In this presentation I will share my experiences as a middle school teacher and discuss the ways that the “comprehensible input approach” to Latin teaching places students at the center of the classroom experience, rather than the texts they read. The methods and texts I use, specifically a variety of Latin novellas, provide a vibrant classroom environment where students take ownership of their learning. Although these methods were originally developed by researchers in applied linguistics (most notably S. D. Krashen and T. D. Terrell) for modern language teachers, I have found them just as valuable to a Latin teacher, and I advocate for these methods to play a greater role in the way we train Latin teachers.

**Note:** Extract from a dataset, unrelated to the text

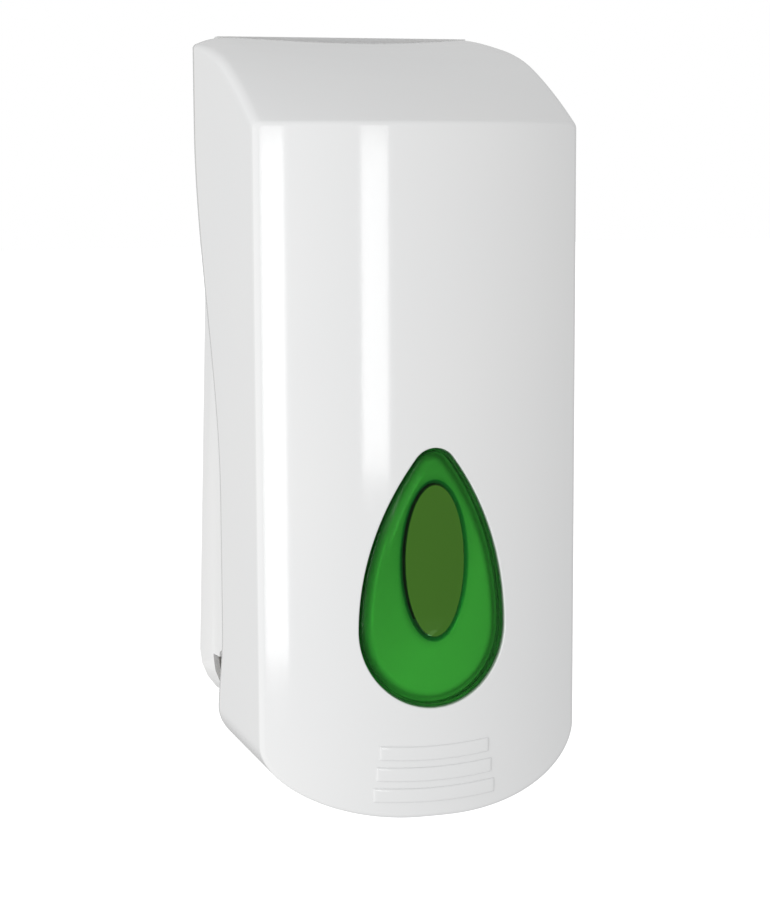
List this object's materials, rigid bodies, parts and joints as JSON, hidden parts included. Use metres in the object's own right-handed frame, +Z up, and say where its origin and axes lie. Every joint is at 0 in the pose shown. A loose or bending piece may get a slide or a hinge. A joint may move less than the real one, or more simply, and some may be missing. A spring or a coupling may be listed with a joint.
{
  "type": "wall mounted soap dispenser",
  "caption": "Wall-mounted refillable soap dispenser with a push-to-dispense hinged cover, a teardrop level window, an inner tank and a piston pump.",
  "frame": {"origin": "middle of the back plate's flat rear face, on the wall", "axes": "+Z up, +Y into the wall, so the front faces -Y; +X to the right as seen from the front"},
  "size_m": [0.104, 0.0986, 0.2428],
  "materials": {
    "cover_white": "gloss white moulded plastic",
    "frame_white": "satin white moulded plastic",
    "window_green": "clear green tinted moulded plastic",
    "tank_amber": "translucent amber moulded plastic",
    "pump_grey": "grey moulded plastic",
    "seal_rubber": "soft black rubber",
    "steel": "plated steel"
  },
  "bodies": {
    "wall_unit": {"back_plate": "frame_white", "tank": "tank_amber", "tank_screw_left": "steel", "tank_screw_right": "steel", "tank_gasket": "seal_rubber", "lid_hinge_pin": "steel", "lid_seal": "seal_rubber", "pump_body": "frame_white", "pump_screw_left": "steel", "pump_screw_right": "steel", "gland_nut": "pump_grey", "inlet_valve": "seal_rubber", "spout_nut": "pump_grey", "spout": "frame_white", "outlet_valve": "seal_rubber", "lock_bush": "steel", "lock_nut": "steel", "push_pin_left": "steel", "push_pin_right": "steel", "return_spring": "steel"},
    "push_frame": {"push_yoke": "frame_white", "push_pad": "seal_rubber", "cover_pin_left": "steel", "cover_pin_right": "steel"},
    "cover": {"cover_shell": "cover_white", "window_lens": "window_green", "window_retainer": "frame_white", "retainer_screw_1": "steel", "retainer_screw_2": "steel", "retainer_screw_3": "steel", "retainer_screw_4": "steel", "catch_plate": "steel", "catch_screw_left": "steel", "catch_screw_right": "steel"},
    "piston": {"piston_rod": "frame_white", "piston_seal": "seal_rubber", "piston_head": "pump_grey"},
    "lid": {"tank_lid": "pump_grey"},
    "lock": {"lock_barrel": "steel", "lock_cam": "steel", "cam_screw": "steel"}
  },
  "joints": [
    {"name": "push_hinge", "type": "hinge", "parent": "wall_unit", "child": "push_frame", "pos_m": [0, -0.012, 0.1], "axis": [1, 0, 0], "range_deg": [0, 3.5]},
    {"name": "cover_open", "type": "hinge", "parent": "push_frame", "child": "cover", "pos_m": [0, -0.05, -0.1], "axis": [1, 0, 0], "range_deg": [0, 50]},
    {"name": "piston_slide", "type": "slide", "parent": "wall_unit", "child": "piston", "axis": [0, 1, 0], "range_m": [0, 0.0112], "stiffness_N_per_m": 400, "springref_m": -0.012, "deforming": ["return_spring"]},
    {"name": "lid_open", "type": "hinge", "parent": "wall_unit", "child": "lid", "pos_m": [0, -0.0082, 0.0576], "axis": [-1, 0, 0], "range_deg": [0, 88]},
    {"name": "lock_turn", "type": "hinge", "parent": "wall_unit", "child": "lock", "pos_m": [0, -0.012, 0.1], "axis": [0, 0, -1], "range_deg": [0, 90]}
  ],
  "couplings": [
    {"joint": "piston_slide", "follows": "push_hinge", "m_per_rad": 0.182}
  ]
}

There is a long history of lamenting the lack of truly beginner-level Latin texts. The recent proliferation of Latin novellas now provides teachers with many alternatives to traditional textbooks which focus overly on grammar and overload students with vocabulary. These novellas provide interesting, comprehensible, long-form readings that aid students in their proficiency with the language. Part of meeting pedagogical standards should include training on how best to use novellas in the classroom. Every classroom and student has different needs, so when a novella does not exactly suit a class, a teacher should be able to adapt a text to a comprehensible level, or even write an original one. This is a skill that the revision of teacher standards should address.

I have found within my middle school Latin classroom that the methods related to “comprehensible input” and the use of accessible texts like Latin novellas spur lively conversations that reinforce social bonds within my classes and promote lifelong learning.